The claim that everyone should be given an equal opportunity to qualify for the more privileged positions in society’s institutions.

ORIGINAL POSITION:

An imaginary meeting of rational self interested persons who must choose the principles of justice by which their society will be governed.

VEIL OF IGNORANCE:

The requirement that persons in the original position must not know particulars about themselves which might bias their choices such as their sex,race,religino,income,social status etc.,

PRINCIPLES OF DISTRIBUTIVE JUSTICE:

  • Fundamental: Distributive benefits and burdens equally to equals and unequally to unequals.
  • Egalitarian: Distribute equally to everyone.
  • Capitalist: Distribute by Contribution
  • Socialist: Distribute by need and ability.
  • Libertarian: Distribute by Free Choices
  • Rawls: Distribute by equal liberty, equal opportunity, and needs of disadvantaged.

ETHIC OF CARE:

An ethic that emphasizes caring for the concrete well being of those near to us.

  • Claims ethics need to be impartial.
  • Emphasizes preserving and nurturing concrete valuable relationships.
  • Says we should care for those dependent on and related to us.

COMMUNITARIAN ETHIC:

An ethic that sees concrete communities and communal relationships as having a fundamental value that should be preserved and maintained.

Objection to Care Approach to Ethics:

  • Charge: Ethic of care can degenerate into favoritism.
  • Response: Conflicting moral demands are an inherent characteristic of moral choices.
  • Charge: Ethic of care can lead to “burnout”
  • Response: Adequate understanding of ethic of care will address the need to care for the caregiver.
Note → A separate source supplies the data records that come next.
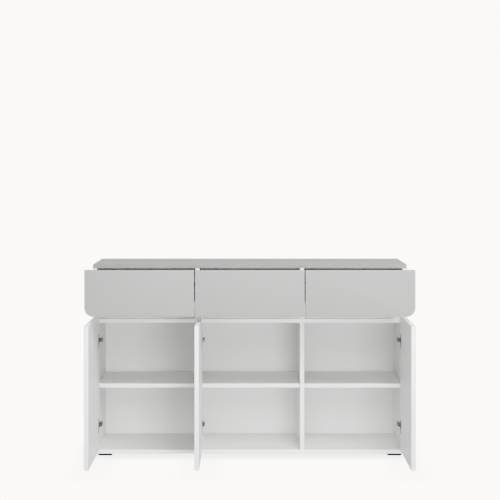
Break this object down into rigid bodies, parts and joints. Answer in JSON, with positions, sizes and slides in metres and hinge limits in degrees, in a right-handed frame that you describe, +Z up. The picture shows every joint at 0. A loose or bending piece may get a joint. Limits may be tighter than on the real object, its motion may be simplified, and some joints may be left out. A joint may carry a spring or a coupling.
{
  "type": "sideboard",
  "caption": "Low sideboard with hinged doors below a row of handleless drawers, shelves inside, on short plastic feet; doors stand open and drawers are drawn out.",
  "frame": {"origin": "on the floor under the middle of the cabinet's footprint, at the underside of the middle foot", "axes": "+X to the right of somebody facing the cabinet, +Y towards its back, +Z up"},
  "size_m": [1.4, 0.8938, 0.865],
  "materials": {
    "white_melamine": "white melamine-faced particle board, fine satin, wrapped edges",
    "grey_lacquer": "light grey matt foil on board",
    "drawer_board": "white foil-wrapped board, matt",
    "thin_board": "white-lacquered thin hardboard, matt",
    "nickelled_steel": "pressed steel, nickel-plated",
    "zinc": "die-cast, dull",
    "black_plastic": "moulded, matt",
    "beech": "bare, fluted"
  },
  "bodies": {
    "cabinet": {"top_board": "grey_lacquer", "side_left": "white_melamine", "side_right": "white_melamine", "bottom_panel": "white_melamine", "divider_panel": "white_melamine", "partition_left": "white_melamine", "partition_right": "white_melamine", "upper_partition_left": "white_melamine", "upper_partition_right": "white_melamine", "back_panel": "thin_board", "grip_rail_left": "white_melamine", "grip_rail_centre": "white_melamine", "grip_rail_right": "white_melamine", "shelf_left": "white_melamine", "shelf_centre": "white_melamine", "shelf_right": "white_melamine", "shelf_pins": "nickelled_steel", "corner_feet": "black_plastic", "middle_foot": "black_plastic", "foot_screws": "nickelled_steel", "hinge_plates": "nickelled_steel", "hinge_plate_screws": "nickelled_steel", "hinge_arms": "nickelled_steel", "runner_cabinet_members": "nickelled_steel", "wood_dowels": "beech", "cam_bolts": "nickelled_steel", "cam_locks": "zinc", "back_nails": "nickelled_steel"},
    "door_left": {"door_left": "white_melamine", "hinge_cups_left": "nickelled_steel", "cup_screws_left": "nickelled_steel"},
    "door_centre": {"door_centre": "white_melamine", "hinge_cups_centre": "nickelled_steel", "cup_screws_centre": "nickelled_steel"},
    "door_right": {"door_right": "white_melamine", "hinge_cups_right": "nickelled_steel", "cup_screws_right": "nickelled_steel"},
    "links_left": {"hinge_links_left": "nickelled_steel"},
    "links_centre": {"hinge_links_centre": "nickelled_steel"},
    "links_right": {"hinge_links_right": "nickelled_steel"},
    "drawer_left": {"drawer_front_left": "grey_lacquer", "drawer_sides_left": "drawer_board", "drawer_back_left": "drawer_board", "drawer_bottom_left": "thin_board", "runner_drawer_members_left": "nickelled_steel"},
    "drawer_centre": {"drawer_front_centre": "grey_lacquer", "drawer_sides_centre": "drawer_board", "drawer_back_centre": "drawer_board", "drawer_bottom_centre": "thin_board", "runner_drawer_members_centre": "nickelled_steel"},
    "drawer_right": {"drawer_front_right": "grey_lacquer", "drawer_sides_right": "drawer_board", "drawer_back_right": "drawer_board", "drawer_bottom_right": "thin_board", "runner_drawer_members_right": "nickelled_steel"},
    "runner_left": {"runner_middle_members_left": "nickelled_steel"},
    "runner_centre": {"runner_middle_members_centre": "nickelled_steel"},
    "runner_right": {"runner_middle_members_right": "nickelled_steel"}
  },
  "joints": [
    {"name": "door_left_hinge", "type": "hinge", "parent": "cabinet", "child": "door_left", "pos_m": [-0.6885, -0.231, 0.3375], "axis": [0, 0, -1], "range_deg": [-90, 5]},
    {"name": "door_centre_hinge", "type": "hinge", "parent": "cabinet", "child": "door_centre", "pos_m": [-0.22317, -0.2245, 0.3375], "axis": [0, 0, -1], "range_deg": [-90, 5]},
    {"name": "door_right_hinge", "type": "hinge", "parent": "cabinet", "child": "door_right", "pos_m": [0.6885, -0.231, 0.3375], "axis": [0, 0, 1], "range_deg": [-90, 5]},
    {"name": "links_left_turn", "type": "hinge", "parent": "cabinet", "child": "links_left", "pos_m": [-0.6645, -0.205, 0.3375], "axis": [0, 0, -1], "range_deg": [-3, 50.5]},
    {"name": "links_centre_turn", "type": "hinge", "parent": "cabinet", "child": "links_centre", "pos_m": [-0.20567, -0.2005, 0.3375], "axis": [0, 0, -1], "range_deg": [-3, 32.5]},
    {"name": "links_right_turn", "type": "hinge", "parent": "cabinet", "child": "links_right", "pos_m": [0.6645, -0.205, 0.3375], "axis": [0, 0, 1], "range_deg": [-3, 50.5]},
    {"name": "drawer_left_slide", "type": "slide", "parent": "cabinet", "child": "drawer_left", "axis": [0, -1, 0], "range_m": [-0.342, 0.006]},
    {"name": "drawer_centre_slide", "type": "slide", "parent": "cabinet", "child": "drawer_centre", "axis": [0, -1, 0], "range_m": [-0.342, 0.006]},
    {"name": "drawer_right_slide", "type": "slide", "parent": "cabinet", "child": "drawer_right", "axis": [0, -1, 0], "range_m": [-0.342, 0.006]},
    {"name": "runner_left_slide", "type": "slide", "parent": "cabinet", "child": "runner_left", "axis": [0, -1, 0], "range_m": [-0.1715, 0.0035]},
    {"name": "runner_centre_slide", "type": "slide", "parent": "cabinet", "child": "runner_centre", "axis": [0, -1, 0], "range_m": [-0.1715, 0.0035]},
    {"name": "runner_right_slide", "type": "slide", "parent": "cabinet", "child": "runner_right", "axis": [0, -1, 0], "range_m": [-0.1715, 0.0035]}
  ],
  "couplings": [
    {"joint": "links_left_turn", "follows": "door_left_hinge", "ratio": -0.55556},
    {"joint": "links_centre_turn", "follows": "door_centre_hinge", "ratio": -0.35556},
    {"joint": "links_right_turn", "follows": "door_right_hinge", "ratio": -0.55556},
    {"joint": "runner_left_slide", "follows": "drawer_left_slide", "ratio": 0.5},
    {"joint": "runner_centre_slide", "follows": "drawer_centre_slide", "ratio": 0.5},
    {"joint": "runner_right_slide", "follows": "drawer_right_slide", "ratio": 0.5}
  ]
}
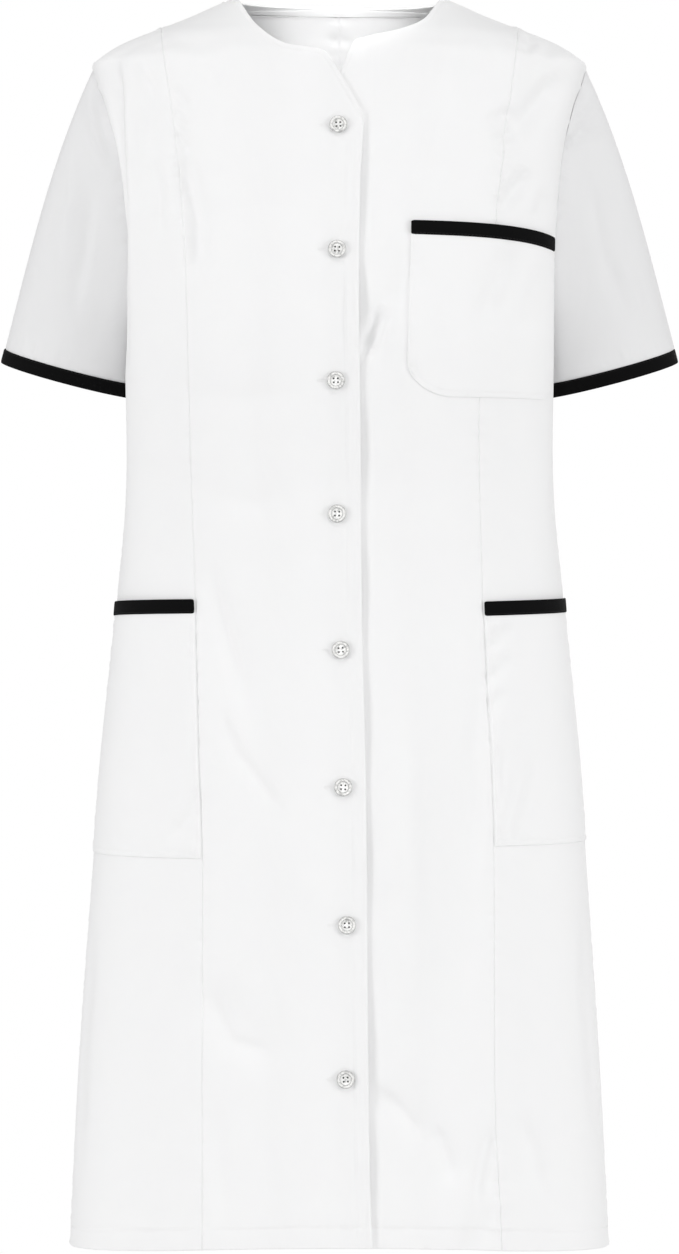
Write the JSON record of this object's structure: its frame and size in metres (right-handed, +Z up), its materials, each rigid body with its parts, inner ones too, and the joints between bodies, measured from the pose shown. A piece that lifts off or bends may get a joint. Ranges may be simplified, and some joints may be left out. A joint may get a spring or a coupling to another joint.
{
  "type": "nurse uniform dress",
  "caption": "Knee-length short-sleeved uniform dress, buttoned down the front, with a notched round neck, a chest pocket, hip pockets and dark bound edges.",
  "frame": {"origin": "midway between the two shoulder seams, at their middle height, where the dress rests on a wearer's or a hanger's shoulders", "axes": "+Z up along the dress from hem to neck, -Y out of the buttoned front, +X to the wearer's left"},
  "size_m": [0.5776, 0.3065, 1.0589],
  "materials": {
    "white_cloth": "matt white polyester-cotton workwear weave",
    "black_binding": "matt black woven binding",
    "pearl_button": "glossy white pearl polyester"
  },
  "bodies": {
    "root": {"front_right": "white_cloth", "front_left": "white_cloth", "side_front_right": "white_cloth", "side_front_left": "white_cloth", "back_right": "white_cloth", "back_left": "white_cloth", "sleeve_right": "white_cloth", "sleeve_left": "white_cloth", "chest_pocket": "white_cloth", "side_pocket_right": "white_cloth", "side_pocket_left": "white_cloth", "neck_facing": "white_cloth", "cuff_binding_right": "black_binding", "cuff_binding_left": "black_binding", "chest_pocket_binding": "black_binding", "side_pocket_binding_right": "black_binding", "side_pocket_binding_left": "black_binding", "button_1": "pearl_button", "button_2": "pearl_button", "button_3": "pearl_button", "button_4": "pearl_button", "button_5": "pearl_button", "button_6": "pearl_button", "button_7": "pearl_button", "button_8": "pearl_button"}
  },
  "joints": []
}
The Basis of Moral Judgements:

  • Evaluations of social costs and benefits.
  • Respect for individual rights.
  • Just ditribution of benefits and burdens.
  • Caring for those in concrete relationships.

MORAL VIRTUE:

An acquired disposition that is valued as part of th character of morality good human being and that is exhibited in the person’s habitual behaviour.

THEORIES OF MORAL VIRTUE:

  • Aristotle: Habits that enable a person to live according to reason.
  • Aquinas: Habits that enable a person to live responsibly in this world and be united with God in the next life.
  • MacIntyre: Disposition that enables a person to achieve the good at which human”practices” aim.
  • Pincoff: Dispositions we use when choosing between persons or potential future selves.

VIRTUE THEORY:

The theory that the aim of the moral life is to develop those general dispositions called moral virtues, and to exercise and exhibit them in the many situations that human life sets before us.

VIRTUE THEORY CLAIMS:

  • We should exercise, exhibit, and develop the virtues.
  • We should avoid exercising, exhibiting, and developing vices.
  • Institutions should instill virtues not vices.